*Given problem*. Write out all the material exactly. Leave nothing out.

*Stored data*.

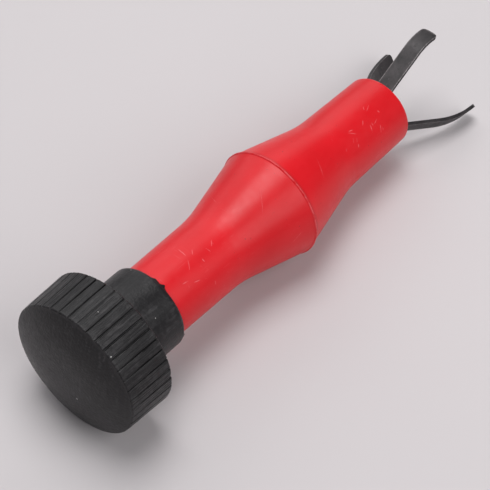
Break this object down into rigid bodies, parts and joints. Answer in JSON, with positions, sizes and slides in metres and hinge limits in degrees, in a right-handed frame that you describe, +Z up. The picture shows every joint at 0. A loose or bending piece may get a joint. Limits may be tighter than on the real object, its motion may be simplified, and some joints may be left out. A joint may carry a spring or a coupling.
{
  "type": "three-claw pick-up hand tool",
  "caption": "Hand tool with a ribbed twist knob, a red waisted handle shell and flat sprung claws that close as the knob draws them in.",
  "frame": {"origin": "under the middle of the part, on the surface that it lies on", "axes": "+X from the knob towards the claws, +Z up; the tool lies on the knob rim and the seam, nose down by 3.5 degrees"},
  "size_m": [0.1342, 0.0356, 0.0358],
  "materials": {
    "red_plastic": "satin moulded, lightly scuffed",
    "knob_plastic": "matte moulded, streaked and dusty",
    "black_plastic": "matte moulded",
    "black_rubber": "smooth nitrile",
    "spring_steel": "blackened spring steel, satin",
    "plain_steel": "turned",
    "brass": "turned"
  },
  "bodies": {
    "handle": {"rear_shell": "red_plastic", "front_shell": "red_plastic", "nose_bush": "black_plastic", "tail_seal": "black_rubber", "tail_bush": "brass", "thrust_washer": "plain_steel"},
    "knob": {"knob": "knob_plastic", "knob_insert": "brass", "drive_pin": "plain_steel", "lead_screw": "plain_steel", "retaining_ring": "plain_steel", "stop_ring": "plain_steel"},
    "carrier": {"claw_carrier": "black_plastic", "drive_nut": "brass", "claw_pin_1": "plain_steel", "claw_pin_2": "plain_steel", "claw_pin_3": "plain_steel", "claw_spring_1": "plain_steel", "claw_spring_2": "plain_steel", "claw_spring_3": "plain_steel"},
    "claw_1": {"claw_1": "spring_steel"},
    "claw_2": {"claw_2": "spring_steel"},
    "claw_3": {"claw_3": "spring_steel"}
  },
  "joints": [
    {"name": "knob_turn", "type": "hinge", "parent": "handle", "child": "knob", "pos_m": [-0.06427, 0, 0.01852], "axis": [0.9981, 0, -0.0617], "range_deg": [0, 720]},
    {"name": "carrier_slide", "type": "slide", "parent": "handle", "child": "carrier", "axis": [0.9981, 0, -0.0617], "range_m": [-0.00801, 0.00001]},
    {"name": "claw_1_close", "type": "hinge", "parent": "carrier", "child": "claw_1", "pos_m": [0.0392, 0, 0.01513], "axis": [0, 1, 0], "range_deg": [-0.01, 25.01]},
    {"name": "claw_2_close", "type": "hinge", "parent": "carrier", "child": "claw_2", "pos_m": [0.03892, -0.0026, 0.01064], "axis": [0.0534, -0.5, 0.8644], "range_deg": [-0.01, 25.01]},
    {"name": "claw_3_close", "type": "hinge", "parent": "carrier", "child": "claw_3", "pos_m": [0.03892, 0.0026, 0.01064], "axis": [-0.0534, -0.5, -0.8644], "range_deg": [-0.01, 25.01]}
  ],
  "couplings": [
    {"joint": "carrier_slide", "follows": "knob_turn", "m_per_rad": -0.00063662},
    {"joint": "claw_1_close", "follows": "knob_turn", "ratio": 0.034722},
    {"joint": "claw_2_close", "follows": "knob_turn", "ratio": 0.034722},
    {"joint": "claw_3_close", "follows": "knob_turn", "ratio": 0.034722}
  ]
}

*Reply*.
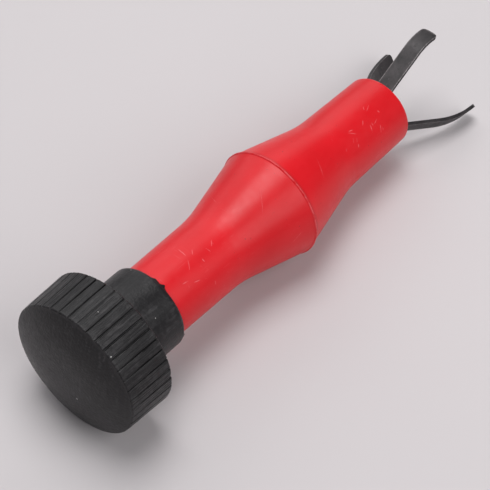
Break this object down into rigid bodies, parts and joints. Answer in JSON, with positions, sizes and slides in metres and hinge limits in degrees, in a right-handed frame that you describe, +Z up. The picture shows every joint at 0. A loose or bending piece may get a joint. Limits may be tighter than on the real object, its motion may be simplified, and some joints may be left out. A joint may carry a spring or a coupling.
{
  "type": "three-claw pick-up hand tool",
  "caption": "Hand tool with a ribbed twist knob, a red waisted handle shell and flat sprung claws that close as the knob draws them in.",
  "frame": {"origin": "under the middle of the part, on the surface that it lies on", "axes": "+X from the knob towards the claws, +Z up; the tool lies on the knob rim and the seam, nose down by 3.5 degrees"},
  "size_m": [0.1342, 0.0356, 0.0358],
  "materials": {
    "red_plastic": "satin moulded, lightly scuffed",
    "knob_plastic": "matte moulded, streaked and dusty",
    "black_plastic": "matte moulded",
    "black_rubber": "smooth nitrile",
    "spring_steel": "blackened spring steel, satin",
    "plain_steel": "turned",
    "brass": "turned"
  },
  "bodies": {
    "handle": {"rear_shell": "red_plastic", "front_shell": "red_plastic", "nose_bush": "black_plastic", "tail_seal": "black_rubber", "tail_bush": "brass", "thrust_washer": "plain_steel"},
    "knob": {"knob": "knob_plastic", "knob_insert": "brass", "drive_pin": "plain_steel", "lead_screw": "plain_steel", "retaining_ring": "plain_steel", "stop_ring": "plain_steel"},
    "carrier": {"claw_carrier": "black_plastic", "drive_nut": "brass", "claw_pin_1": "plain_steel", "claw_pin_2": "plain_steel", "claw_pin_3": "plain_steel", "claw_spring_1": "plain_steel", "claw_spring_2": "plain_steel", "claw_spring_3": "plain_steel"},
    "claw_1": {"claw_1": "spring_steel"},
    "claw_2": {"claw_2": "spring_steel"},
    "claw_3": {"claw_3": "spring_steel"}
  },
  "joints": [
    {"name": "knob_turn", "type": "hinge", "parent": "handle", "child": "knob", "pos_m": [-0.06427, 0, 0.01852], "axis": [0.9981, 0, -0.0617], "range_deg": [0, 720]},
    {"name": "carrier_slide", "type": "slide", "parent": "handle", "child": "carrier", "axis": [0.9981, 0, -0.0617], "range_m": [-0.00801, 0.00001]},
    {"name": "claw_1_close", "type": "hinge", "parent": "carrier", "child": "claw_1", "pos_m": [0.0392, 0, 0.01513], "axis": [0, 1, 0], "range_deg": [-0.01, 25.01]},
    {"name": "claw_2_close", "type": "hinge", "parent": "carrier", "child": "claw_2", "pos_m": [0.03892, -0.0026, 0.01064], "axis": [0.0534, -0.5, 0.8644], "range_deg": [-0.01, 25.01]},
    {"name": "claw_3_close", "type": "hinge", "parent": "carrier", "child": "claw_3", "pos_m": [0.03892, 0.0026, 0.01064], "axis": [-0.0534, -0.5, -0.8644], "range_deg": [-0.01, 25.01]}
  ],
  "couplings": [
    {"joint": "carrier_slide", "follows": "knob_turn", "m_per_rad": -0.00063662},
    {"joint": "claw_1_close", "follows": "knob_turn", "ratio": 0.034722},
    {"joint": "claw_2_close", "follows": "knob_turn", "ratio": 0.034722},
    {"joint": "claw_3_close", "follows": "knob_turn", "ratio": 0.034722}
  ]
}